In the last few years, we have seen a plethora of regulation such as the UK Modern Slavery Act, EU Conflict Minerals, public benchmarks including the Corporate Human Rights Benchmark and KnowtheChain, and more recently board of director guidance from the UK Human Rights Equality Commission supporting accelerated action and disclosure by companies.
4. Sustainable development becomes big business
More and more companies will start to align their business strategies with the Sustainable Development Goals (SDGs) in 2017 to help them manage risk and anticipate future regulation. For example support for SDG 6 (clean water and sanitation) and SDG 7 (renewable energy) is driving demand for innovations in eco-efficiency, especially to better manage carbon emissions and water use. This presents an opportunity for the private sector, as evidenced by the strong growth experienced by companies championing new technology.
For example, US-based Xylem makes innovative water treatment systems and recently acquired a company specializing in water meters, a key aspect of sustainable water management. It has seen its stock price increase by 40%. Similarly, Spirax-Sarco, a British manufacturer of steam systems and pumps that reduce energy and water consumption is projected to increase earnings per share by nearly 30% in 2016.
Our engagement with companies like Statoil, to persuade them to redirect capital spending away from Canadian Tar Sands, is part of our efforts to encourage companies to take action on the SDGs through Active Ownership. Diminishing resources means the world will increasingly have to move towards a circular economy, where items are reused or recycled rather than thrown away. Business can also lead the way here. For example, IKEA is expanding its circular operations, reselling used furniture and using leftover textiles to create new products.

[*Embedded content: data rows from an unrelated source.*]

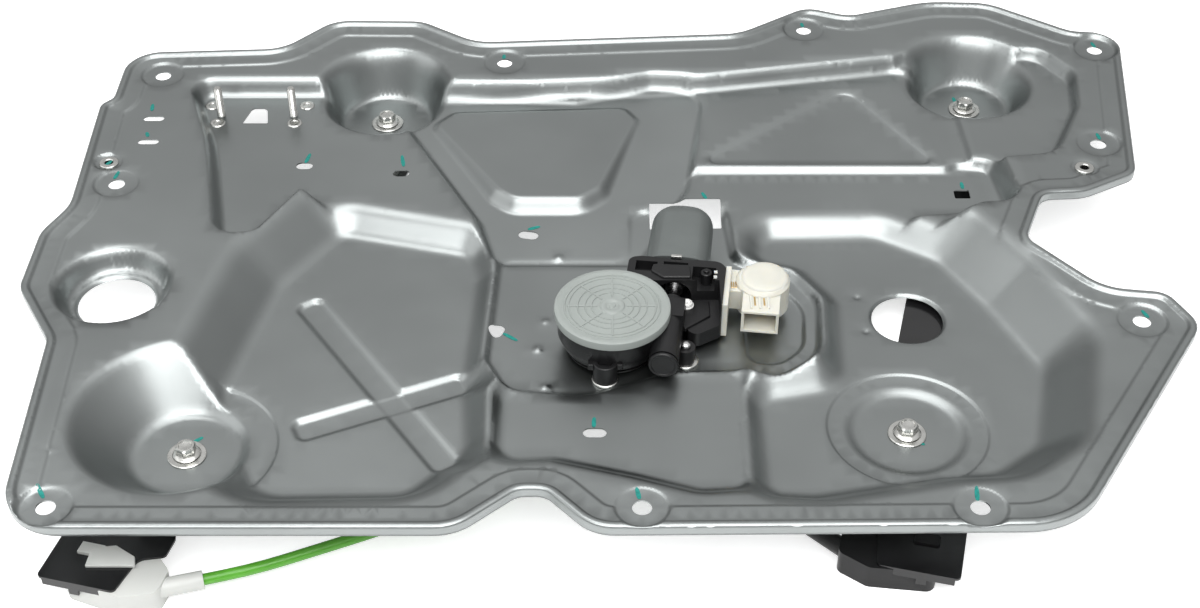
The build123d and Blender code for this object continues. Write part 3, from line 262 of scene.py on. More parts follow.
steel = finish("galvanised_sheet", (0.27, 0.286, 0.284), 0.34, 1.0, (7.0, 0.9, 1.08), 0.14, (1500.0, 0.02))
rail_black = finish("black_rail_coat", (0.008, 0.008, 0.0085), 0.2, clouds=(60.0, 0.8, 1.2),
                    fine=(1200.0, 0.04))
bracket_steel = finish("galvanised_bracket", (0.4, 0.41, 0.41), 0.34, 1.0, fine=(1500.0, 0.02))
zinc = finish("zinc_plating", (0.52, 0.52, 0.5), 0.26, 1.0, (120.0, 0.85, 1.1), fine=(2500.0, 0.03))
can_steel = finish("motor_can_plating", (0.225, 0.245, 0.24), 0.36, 0.9, (30.0, 0.92, 1.06),
                   fine=(1800.0, 0.03))
cable_steel = finish("greased_cable", (0.35, 0.34, 0.31), 0.3, 1.0, (300.0, 0.7, 1.2))
shaft_steel = finish("turned_steel", (0.5, 0.5, 0.5), 0.28, 1.0, (90.0, 0.85, 1.1))
magnet_black = finish("ferrite", (0.05, 0.05, 0.052), 0.6, 0.2)
screw_zinc = finish("bright_screw_plating", (0.86, 0.86, 0.84), 0.42, 0.25, fine=(2500.0, 0.03))
brass = finish("brass", (0.65, 0.45, 0.18), 0.3, 1.0, (200.0, 0.85, 1.1))
black = finish("black_moulding", (0.009, 0.009, 0.0095), 0.34, 0.0, (40.0, 0.8, 1.3), 0.2, (1400.0, 0.12))
cover_grey = finish("grey_moulding", (0.29, 0.315, 0.3), 0.36, clouds=(25.0, 0.95, 1.04), fine=(1600.0, 0.06))
white_moulding = finish("natural_acetal", (0.6, 0.61, 0.585), 0.42, clouds=(25.0, 0.95, 1.03))
gear_white = finish("gear_acetal", (0.7, 0.69, 0.62), 0.4, clouds=(25.0, 0.95, 1.03))
pulley_grey = finish("pulley_moulding", (0.08, 0.08, 0.08), 0.45)
nylon = finish("natural_nylon", (0.64, 0.63, 0.565), 0.4, clouds=(60.0, 0.95, 1.04), fine=(1500.0, 0.05))
rubber = finish("rubber", (0.02, 0.02, 0.02), 0.75, fine=(1200.0, 0.15))
green = finish("green_sleeve", (0.09, 0.36, 0.022), 0.34, clouds=(50.0, 0.85, 1.15), fine=(1500.0, 0.04))
dark_sleeve = finish("dark_sleeve", (0.015, 0.015, 0.016), 0.42, fine=(1500.0, 0.05))
marker = finish("paint_pen", (0.0, 0.2, 0.17), 0.5, clouds=(400.0, 0.75, 1.2))
set_inputs(black.node_tree.nodes["Principled BSDF"], Specular_IOR_Level=0.3)
nylon_shader = nylon.node_tree.nodes["Principled BSDF"]
set_inputs(nylon_shader, Subsurface_Weight=0.6, Subsurface_Radius=(1.0, 0.85, 0.6), Subsurface_Scale=0.004)
print("finishes", len(bpy.data.materials))

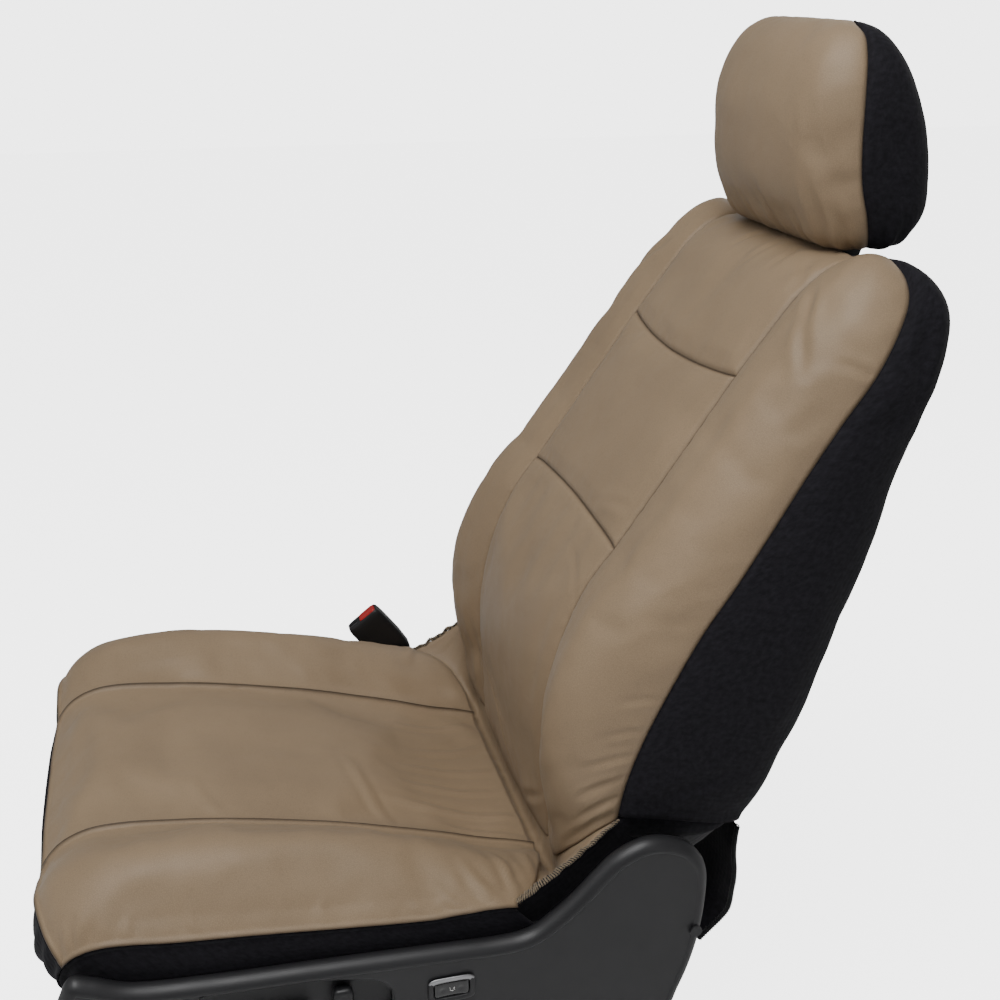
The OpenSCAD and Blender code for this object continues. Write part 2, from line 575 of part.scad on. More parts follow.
// buckle
module buckle_anchor() {
  color([0.65, 0.65, 0.67]) world() translate([-268.1, -30, -40]) rotate([0, -90, 0]) {
    cylinder(r = 6, h = 12);
    cylinder(r = 9, h = 8);
    translate([0, 0, 11.7]) cylinder(r = 10, h = 4, $fn = 6);
  }
}
module buckle_pose() { translate([-277.9, -30, -40]) rotate([38, 0, 0]) children(); }
module buckle_stalk() {
  color([0.1, 0.1, 0.11]) world() buckle_pose() difference() {
    union() {
      rotate([0, 90, 0]) translate([0, 0, -1.5]) cylinder(r = 14, h = 3);
      translate([-1.5, -9, 8]) cube([3, 18, 84]);
    }
    rotate([0, 90, 0]) translate([0, 0, -3]) cylinder(r = 6.06, h = 6);
  }
}
module buckle_housing() {
  color([0.1, 0.1, 0.11]) world() buckle_pose() translate([0, 0, 73]) difference() {
    union() {
      translate([-11.5, -24, 8]) cube([23, 48, 78]);
      rotate([0, 90, 0]) translate([-14, 0, -9]) cylinder(r = 14, h = 18);
    }
    translate([-1.7, -9.2, -30]) cube([3.4, 18.4, 49.2]);
    translate([-8.5, -5, 62]) cube([17, 26, 30]);
    translate([-1.6, -21, 40]) cube([3.2, 13, 50]);
  }
}
module buckle_button() {
  color([0.75, 0.06, 0.06]) world() buckle_pose() translate([0, 0, 73]) translate([-8, -4.5, 69]) cube([16, 25, 19]);
}

headrest_cover_front();
headrest_cover_back();
headrest_cover_closure();
headrest_cover_grip_strip();
headrest_foam();
headrest_posts();
post_guide_left();
post_guide_right();
guide_tubes();
post_lock_button();
back_cover_upper_panel();
back_cover_middle_panel();
back_cover_lower_panel();
back_cover_bolster_left();
back_cover_bolster_right();
back_cover_rear();
back_cover_hem();
back_cover_serged_edges();
back_cover_post_binding();
back_cover_flap();
back_cover_flap_grip_strips();
back_foam();
back_frame_uprights();
back_frame_top_tube();
back_frame_lower_tube();
recliner_arms();
recliner_pins();
recliner_discs();
cushion_cover_centre();
cushion_cover_bolster_left();
cushion_cover_bolster_right();
cushion_cover_front_band();
cushion_cover_side_skirts();
cushion_cover_serged_edges();
cushion_cover_elastic_cord();
cushion_cover_crease_strip();
cushion_cover_straps();
cushion_cover_strap_adjusters();
cushion_cover_strap_hooks();
cushion_foam();
cushion_pan();
frame_sides();
cross_tubes();
risers();
rails_upper();
rail_lower_left();
rail_lower_right();
rail_bolts();
side_shield_left();
side_shield_right();
shield_screws();
lumbar_switch_bezel();
lumbar_rocker();
seat_switch_bar();
backrest_switch_knob();
seat_switch_housing();
buckle_anchor();
buckle_stalk();
buckle_housing();
buckle_button();
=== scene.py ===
import bmesh
import bpy
import json
import math
import numpy as np
from mathutils import Matrix, Vector, geometry, noise


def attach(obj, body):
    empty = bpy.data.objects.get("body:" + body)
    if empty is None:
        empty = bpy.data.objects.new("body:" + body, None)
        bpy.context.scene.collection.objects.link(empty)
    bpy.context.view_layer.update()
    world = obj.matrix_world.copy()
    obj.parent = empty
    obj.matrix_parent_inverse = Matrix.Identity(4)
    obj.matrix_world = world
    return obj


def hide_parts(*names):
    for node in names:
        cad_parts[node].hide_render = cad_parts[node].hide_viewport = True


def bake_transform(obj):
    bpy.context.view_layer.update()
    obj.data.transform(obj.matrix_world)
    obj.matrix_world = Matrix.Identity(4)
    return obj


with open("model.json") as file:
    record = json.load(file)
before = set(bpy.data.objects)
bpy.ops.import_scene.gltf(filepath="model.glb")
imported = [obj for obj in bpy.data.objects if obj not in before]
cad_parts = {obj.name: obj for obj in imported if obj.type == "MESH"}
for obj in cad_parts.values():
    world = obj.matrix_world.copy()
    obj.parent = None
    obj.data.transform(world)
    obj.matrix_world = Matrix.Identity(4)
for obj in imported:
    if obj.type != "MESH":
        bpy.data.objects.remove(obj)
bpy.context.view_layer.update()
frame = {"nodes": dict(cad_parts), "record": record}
nodes = frame["nodes"]
seatShift = 0.056  # the crease sits this far behind the middle of the seat
creaseHeight = 0.300
origin = np.array([0, seatShift, creaseHeight])


def placed(points):
    # millimetres from the crease to metres in the frame
    return np.array(points, float) / 1000 + origin


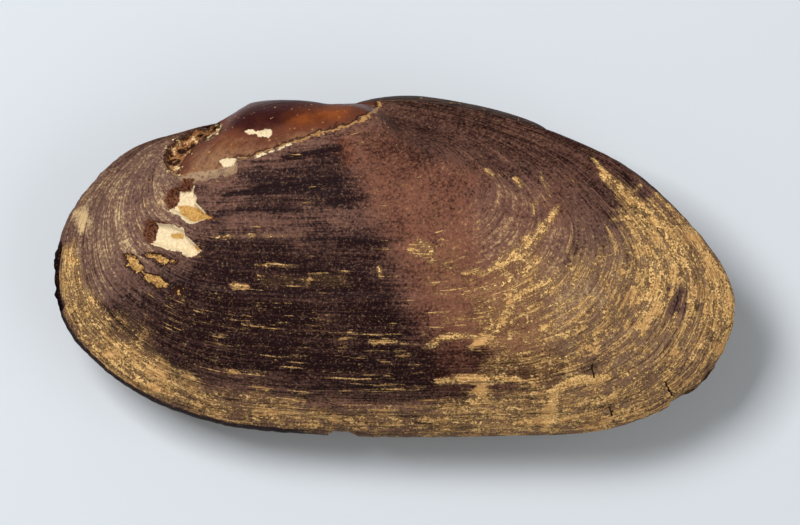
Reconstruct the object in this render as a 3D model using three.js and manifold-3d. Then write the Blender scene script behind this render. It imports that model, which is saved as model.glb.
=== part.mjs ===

The SDGs are supporting a more systematic review and disclosure on how companies can develop quantitative measures to report and better manage their environmental operational and value chain footprint.
5. Corporates target consumers to help reduce waste
Growing public attention to the environmental and social impact of business has also led companies to rethink their product design processes. Many now apply life cycle planning to ensure less waste – by for example designing smaller caps that use less plastic, or bottles made out of recyclable material.
The next step is for consumer-goods companies to work with their customers to encourage less waste and water usage. During a severe drought in Brazil, Unilever launched the ‘#1RinseIsEnough’ campaign under its Omo detergent brand to encourage customers to use less water. 2017 could see these kinds of campaigns become commonplace.
Our ongoing engagement focus on Eco-Efficiency supports our investment thesis that forward-thinking companies have the opportunity to take a unified approach to retooling their products, processes, and policies in order to achieve sustainable profitable growth. Companies can create desirable products that enable energy productivity—and organize production in efficient, zero-waste ways that also improve margins. They can align operations and activities with sustainable natural resources. Doing so will enable a win/win scenario for investors, communities, employees, and the planet.
These are the themes we are focused on as we look for innovative companies to invest in and engage with in 2017.
In the new year, ‘business as usual’ is not enough
The world is headed towards a tipping-point, where the effects of environmental degradation, climate change and continued oppression of vulnerable populations could become irreversible. Addressing these challenges will require urgent action, a mobilization of vast sums of private capital and a significant break from ‘business as usual’. The past year has already seen some promising results – progress that must not only be continued but greatly accelerated in 2017.